Chicago
Whereas last year, the Bush Administration announced a plan to impose mandatory privatization quotas across the government that threaten the jobs of up to 850,000 federal employees, and
Whereas these privatization quotas are implemented through a process that requires each executive branch agency to submit annual plans to the Office of Management and Budget (OMB) describing how many jobs it expects to consider outsourcing and the methods it plans to use to facilitate the outsourcing, and
Whereas although OMB has recently claimed that the privatization quotas are no longer in effect, the fact is that they remain central to the administration’s “scorecard” system for rating the performance of agencies relative to the president’s Management Agenda, and
Whereas the government has for almost 30 years had a policy that required public-private competition before the jobs of federal employees could be outsourced to private firms, and these public-private competitions have been decided on the basis of who could provide the services agencies needed at the lowest cost to taxpayers, and
Whereas the Bush Administration has issued new regulations allowing political appointees and managers to decide the winners of public-private competitions on the basis of subjective factors rather than cost, and award government contracts to firms whose bids are both more costly and less responsive than the bids of in-house, unionized federal employees, and
Whereas the privatization threat has been used repeatedly by the Bush Administration, and particularly by Secretary of Defense Donald Rumsfeld, to neutralize congressional opposition to elimination of federal employees’ collective bargaining and appeal rights, and the replacement of the federal pay and classification system with one that gives total control over the pay of each federal worker to supervisors. Secretary Rumsfeld has declared repeatedly that if the Defense Department cannot get the “managerial flexibility” over collective bargaining, hiring, firing, discipline and pay that it demands, it will simply outsource or privatize Defense Department civilian jobs, and
Whereas the rules governing the privatization of federal government jobs give great emphasis to private firms’ ability to undercut federal employees on their pay and benefits, and
Whereas privatization of government jobs has been shown to have a disproportionately negative impact on female and minority workers. The federal government’s diversity has been a hard-won victory for the labor movement, and women and minorities not only make up a larger share of the federal workforce than of the workforce at large, they are also more prominently represented in the ranks of professional, managerial and technical positions in the public sector than in the private sector, and
Whereas the Bush Administration’s privatization quotas affecting specific numbers and types of jobs as well as specific numbers and types of competitions have not been shown to produce either cost savings for taxpayers or improvements in the quality of service delivery, and
Whereas AFGE has filed a lawsuit challenging the legality of OMB’s unilateral redefinition of what constitutes an “inherently governmental” job that should not be privatized.
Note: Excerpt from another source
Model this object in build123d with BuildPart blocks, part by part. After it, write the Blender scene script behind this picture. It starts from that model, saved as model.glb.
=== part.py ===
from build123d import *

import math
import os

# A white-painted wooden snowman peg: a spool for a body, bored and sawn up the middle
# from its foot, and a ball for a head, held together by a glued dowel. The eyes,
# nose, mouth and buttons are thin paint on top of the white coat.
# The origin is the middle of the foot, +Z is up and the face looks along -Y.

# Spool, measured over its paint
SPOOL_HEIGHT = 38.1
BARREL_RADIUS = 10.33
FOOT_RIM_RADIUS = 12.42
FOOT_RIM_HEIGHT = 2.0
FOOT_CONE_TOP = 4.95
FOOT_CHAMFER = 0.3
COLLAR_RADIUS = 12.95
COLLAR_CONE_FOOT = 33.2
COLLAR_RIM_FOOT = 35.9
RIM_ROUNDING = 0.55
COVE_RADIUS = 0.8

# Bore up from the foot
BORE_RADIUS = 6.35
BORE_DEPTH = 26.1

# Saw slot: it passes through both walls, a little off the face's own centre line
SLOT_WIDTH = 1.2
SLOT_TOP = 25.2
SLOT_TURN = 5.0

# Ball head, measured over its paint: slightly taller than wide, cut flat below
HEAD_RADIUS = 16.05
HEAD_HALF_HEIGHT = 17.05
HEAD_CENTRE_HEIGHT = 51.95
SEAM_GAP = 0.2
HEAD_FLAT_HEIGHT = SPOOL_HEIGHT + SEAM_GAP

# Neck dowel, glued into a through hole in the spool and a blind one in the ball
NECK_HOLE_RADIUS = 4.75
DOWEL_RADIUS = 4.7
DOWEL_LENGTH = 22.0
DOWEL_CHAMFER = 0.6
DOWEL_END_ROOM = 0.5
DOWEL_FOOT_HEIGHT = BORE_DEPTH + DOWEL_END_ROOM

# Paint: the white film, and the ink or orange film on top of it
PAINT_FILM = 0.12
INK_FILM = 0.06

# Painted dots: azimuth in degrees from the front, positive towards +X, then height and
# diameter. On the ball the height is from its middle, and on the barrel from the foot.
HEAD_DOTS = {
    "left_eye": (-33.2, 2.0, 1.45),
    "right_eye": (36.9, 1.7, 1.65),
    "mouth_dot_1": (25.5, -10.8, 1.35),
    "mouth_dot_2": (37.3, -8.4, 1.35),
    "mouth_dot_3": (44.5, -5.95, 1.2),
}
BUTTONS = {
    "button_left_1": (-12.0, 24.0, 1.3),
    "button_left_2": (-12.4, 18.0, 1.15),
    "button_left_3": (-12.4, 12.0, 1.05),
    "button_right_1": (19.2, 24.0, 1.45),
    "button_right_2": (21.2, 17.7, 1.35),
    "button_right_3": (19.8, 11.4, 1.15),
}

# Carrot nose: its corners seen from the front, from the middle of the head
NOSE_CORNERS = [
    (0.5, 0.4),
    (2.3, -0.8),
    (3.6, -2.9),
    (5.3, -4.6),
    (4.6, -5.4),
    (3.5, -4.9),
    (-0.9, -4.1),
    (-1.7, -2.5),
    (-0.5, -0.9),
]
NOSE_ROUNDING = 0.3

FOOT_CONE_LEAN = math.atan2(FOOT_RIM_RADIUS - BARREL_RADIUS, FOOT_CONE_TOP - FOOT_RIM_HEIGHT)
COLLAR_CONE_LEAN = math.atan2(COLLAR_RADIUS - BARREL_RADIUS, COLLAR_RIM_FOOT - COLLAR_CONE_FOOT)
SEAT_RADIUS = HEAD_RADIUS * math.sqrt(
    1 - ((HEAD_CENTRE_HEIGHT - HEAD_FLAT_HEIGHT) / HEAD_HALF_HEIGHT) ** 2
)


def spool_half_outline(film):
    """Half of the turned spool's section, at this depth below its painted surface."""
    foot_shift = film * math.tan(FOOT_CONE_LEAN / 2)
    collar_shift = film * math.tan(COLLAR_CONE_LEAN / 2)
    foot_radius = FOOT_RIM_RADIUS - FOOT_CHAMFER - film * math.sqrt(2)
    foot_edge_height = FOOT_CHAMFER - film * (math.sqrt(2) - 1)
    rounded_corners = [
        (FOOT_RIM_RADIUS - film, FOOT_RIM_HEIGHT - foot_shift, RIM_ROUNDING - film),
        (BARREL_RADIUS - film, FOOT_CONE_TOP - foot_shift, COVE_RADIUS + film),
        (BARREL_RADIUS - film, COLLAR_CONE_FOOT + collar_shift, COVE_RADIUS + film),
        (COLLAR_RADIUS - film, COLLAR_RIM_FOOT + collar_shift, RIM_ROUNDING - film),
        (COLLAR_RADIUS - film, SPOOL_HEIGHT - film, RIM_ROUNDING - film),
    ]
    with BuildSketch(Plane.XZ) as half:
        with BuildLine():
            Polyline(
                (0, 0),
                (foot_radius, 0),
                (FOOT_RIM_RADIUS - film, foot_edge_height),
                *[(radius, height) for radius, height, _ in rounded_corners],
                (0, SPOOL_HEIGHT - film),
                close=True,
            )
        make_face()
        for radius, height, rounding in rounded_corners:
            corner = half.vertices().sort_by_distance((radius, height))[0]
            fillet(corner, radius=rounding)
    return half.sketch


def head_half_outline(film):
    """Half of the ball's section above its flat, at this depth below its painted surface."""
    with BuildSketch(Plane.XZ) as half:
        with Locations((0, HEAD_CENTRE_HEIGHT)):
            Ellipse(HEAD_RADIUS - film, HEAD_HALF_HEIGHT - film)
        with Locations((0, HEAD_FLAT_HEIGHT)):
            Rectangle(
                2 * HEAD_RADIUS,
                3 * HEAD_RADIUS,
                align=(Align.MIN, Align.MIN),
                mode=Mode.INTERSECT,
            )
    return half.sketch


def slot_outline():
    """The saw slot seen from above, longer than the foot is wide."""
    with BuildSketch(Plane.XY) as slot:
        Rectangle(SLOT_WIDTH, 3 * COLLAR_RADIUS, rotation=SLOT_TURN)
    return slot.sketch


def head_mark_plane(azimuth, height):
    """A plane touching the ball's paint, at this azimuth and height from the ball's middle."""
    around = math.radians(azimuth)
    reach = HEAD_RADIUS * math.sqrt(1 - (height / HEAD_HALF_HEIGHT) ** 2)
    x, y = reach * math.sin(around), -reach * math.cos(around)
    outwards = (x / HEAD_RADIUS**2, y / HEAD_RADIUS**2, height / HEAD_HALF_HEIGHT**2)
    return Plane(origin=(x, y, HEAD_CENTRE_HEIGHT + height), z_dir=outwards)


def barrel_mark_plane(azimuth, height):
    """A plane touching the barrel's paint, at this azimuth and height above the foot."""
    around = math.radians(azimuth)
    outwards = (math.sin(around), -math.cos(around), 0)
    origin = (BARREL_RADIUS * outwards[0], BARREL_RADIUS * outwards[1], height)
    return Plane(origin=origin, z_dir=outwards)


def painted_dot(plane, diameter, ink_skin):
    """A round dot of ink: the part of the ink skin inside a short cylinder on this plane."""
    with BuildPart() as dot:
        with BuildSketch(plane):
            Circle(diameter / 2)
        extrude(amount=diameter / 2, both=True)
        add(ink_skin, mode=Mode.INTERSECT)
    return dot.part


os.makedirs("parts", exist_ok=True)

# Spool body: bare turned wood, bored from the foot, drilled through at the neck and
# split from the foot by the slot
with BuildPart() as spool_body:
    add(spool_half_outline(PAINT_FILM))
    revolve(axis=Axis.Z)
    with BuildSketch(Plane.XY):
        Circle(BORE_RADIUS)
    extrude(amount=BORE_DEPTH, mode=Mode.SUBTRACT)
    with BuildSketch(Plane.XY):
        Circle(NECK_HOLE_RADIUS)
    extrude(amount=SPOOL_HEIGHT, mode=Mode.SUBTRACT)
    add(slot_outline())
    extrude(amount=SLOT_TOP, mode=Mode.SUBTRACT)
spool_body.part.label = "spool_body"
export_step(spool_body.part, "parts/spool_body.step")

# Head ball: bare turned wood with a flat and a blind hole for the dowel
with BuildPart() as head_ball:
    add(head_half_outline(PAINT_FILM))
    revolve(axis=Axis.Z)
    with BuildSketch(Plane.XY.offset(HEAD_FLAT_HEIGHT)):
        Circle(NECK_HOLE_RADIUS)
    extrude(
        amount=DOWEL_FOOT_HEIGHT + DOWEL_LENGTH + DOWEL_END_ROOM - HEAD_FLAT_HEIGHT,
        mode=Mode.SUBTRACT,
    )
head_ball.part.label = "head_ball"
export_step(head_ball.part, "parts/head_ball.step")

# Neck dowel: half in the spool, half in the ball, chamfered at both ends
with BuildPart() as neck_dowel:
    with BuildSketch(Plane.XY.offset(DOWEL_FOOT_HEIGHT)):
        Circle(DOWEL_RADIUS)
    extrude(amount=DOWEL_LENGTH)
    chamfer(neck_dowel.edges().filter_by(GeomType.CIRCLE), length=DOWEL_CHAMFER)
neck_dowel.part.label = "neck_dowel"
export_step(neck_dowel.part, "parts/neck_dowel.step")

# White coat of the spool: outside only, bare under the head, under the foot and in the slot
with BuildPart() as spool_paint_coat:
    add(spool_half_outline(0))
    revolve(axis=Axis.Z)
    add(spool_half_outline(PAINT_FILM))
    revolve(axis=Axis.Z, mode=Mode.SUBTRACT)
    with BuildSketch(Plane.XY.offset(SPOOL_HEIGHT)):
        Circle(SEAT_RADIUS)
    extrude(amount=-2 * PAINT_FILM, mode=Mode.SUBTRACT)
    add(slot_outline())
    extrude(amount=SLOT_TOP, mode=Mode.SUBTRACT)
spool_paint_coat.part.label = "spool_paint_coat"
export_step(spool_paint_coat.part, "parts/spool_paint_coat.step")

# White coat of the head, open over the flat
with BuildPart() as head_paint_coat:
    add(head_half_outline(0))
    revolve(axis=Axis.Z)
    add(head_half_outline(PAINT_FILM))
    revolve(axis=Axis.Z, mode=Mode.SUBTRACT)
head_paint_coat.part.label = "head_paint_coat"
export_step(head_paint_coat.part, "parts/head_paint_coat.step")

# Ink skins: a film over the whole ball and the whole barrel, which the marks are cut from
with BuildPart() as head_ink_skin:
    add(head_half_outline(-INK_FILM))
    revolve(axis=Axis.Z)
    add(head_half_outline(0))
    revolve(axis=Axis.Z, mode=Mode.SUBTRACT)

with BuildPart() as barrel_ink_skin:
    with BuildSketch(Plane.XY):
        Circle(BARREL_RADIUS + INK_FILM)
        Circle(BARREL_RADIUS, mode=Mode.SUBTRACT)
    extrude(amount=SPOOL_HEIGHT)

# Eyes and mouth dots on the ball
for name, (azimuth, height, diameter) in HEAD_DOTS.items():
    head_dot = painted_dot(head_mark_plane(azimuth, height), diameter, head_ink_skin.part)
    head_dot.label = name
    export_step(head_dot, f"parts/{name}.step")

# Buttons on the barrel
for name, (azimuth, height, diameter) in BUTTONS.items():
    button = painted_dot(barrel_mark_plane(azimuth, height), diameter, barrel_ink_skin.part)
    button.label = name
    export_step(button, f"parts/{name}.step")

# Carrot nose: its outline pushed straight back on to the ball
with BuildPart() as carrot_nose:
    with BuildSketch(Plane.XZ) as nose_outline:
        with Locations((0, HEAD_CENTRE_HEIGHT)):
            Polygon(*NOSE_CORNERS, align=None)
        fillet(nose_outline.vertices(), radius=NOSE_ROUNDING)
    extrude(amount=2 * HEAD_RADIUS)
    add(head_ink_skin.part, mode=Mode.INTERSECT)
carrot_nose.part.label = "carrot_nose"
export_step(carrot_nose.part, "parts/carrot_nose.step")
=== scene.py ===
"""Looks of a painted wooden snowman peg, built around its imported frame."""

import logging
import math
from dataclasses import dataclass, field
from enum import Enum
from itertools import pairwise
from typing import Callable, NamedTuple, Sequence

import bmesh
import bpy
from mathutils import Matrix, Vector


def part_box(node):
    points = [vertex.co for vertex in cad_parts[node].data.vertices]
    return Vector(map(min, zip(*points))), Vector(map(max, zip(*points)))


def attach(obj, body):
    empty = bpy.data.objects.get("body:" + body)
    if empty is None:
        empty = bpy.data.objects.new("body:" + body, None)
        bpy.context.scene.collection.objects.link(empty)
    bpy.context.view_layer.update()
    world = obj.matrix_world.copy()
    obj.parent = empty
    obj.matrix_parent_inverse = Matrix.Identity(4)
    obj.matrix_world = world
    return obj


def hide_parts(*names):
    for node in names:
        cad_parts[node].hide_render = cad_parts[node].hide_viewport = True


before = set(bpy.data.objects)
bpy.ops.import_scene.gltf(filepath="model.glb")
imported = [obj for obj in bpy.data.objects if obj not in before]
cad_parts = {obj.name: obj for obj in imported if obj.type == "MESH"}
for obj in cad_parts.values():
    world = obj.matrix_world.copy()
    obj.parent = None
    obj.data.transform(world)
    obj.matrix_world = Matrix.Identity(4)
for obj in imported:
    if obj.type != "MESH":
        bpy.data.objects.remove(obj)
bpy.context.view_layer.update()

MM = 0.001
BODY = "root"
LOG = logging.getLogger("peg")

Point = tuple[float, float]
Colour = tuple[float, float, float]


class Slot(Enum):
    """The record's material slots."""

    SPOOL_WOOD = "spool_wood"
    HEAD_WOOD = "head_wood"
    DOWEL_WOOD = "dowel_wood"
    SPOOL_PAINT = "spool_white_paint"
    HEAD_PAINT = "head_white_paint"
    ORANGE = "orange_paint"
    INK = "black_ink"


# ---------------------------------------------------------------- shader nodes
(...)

In an action that would increase the number and type of federal jobs vulnerable to privatization, OMB has attempted to narrow the definition of inherently governmental so that contractors will be able to take over work ranging from tax collection to levying fines to evaluating and adjudicating applications for citizenship to handling classified communications relating to national security to overseeing and administering other government contractors,
Whereas, privatization on the federal level is creating an environment that accelerates the drive for privatization on the state and local level, threatening the reliable and cost effective delivery of goods and services,
Whereas, privatization neither saves money nor improves services. If anything, the experience is the opposite. The risky proposal advocated by the Bush administration to open air traffic control to privatization ignores the disastrous experiences around the globe, where airline near misses have soared, and governments and consumers have had to bail out flailing contractors. Many states and localities have ended contracts early—Oklahoma’s for highway maintenance and the City of Bridgeport’s for sewer services, as only two examples—because of contractors’ failure to complete work on time and safely and ongoing costs disputes that drain additional public resources. And despite a relentless ideological drive to divert public money into private school vouchers, there has been no improvement in student achievement but public school coffers have suffered.
Therefore be it resolved that the AFL-CIO will join with its affiliated unions that represent federal employees to work to defeat the pernicious quotas for outsourcing and privatization, and
Further, that the AFL-CIO will support any coordinated efforts by public employee unions to defeat this attack on government and the public sector.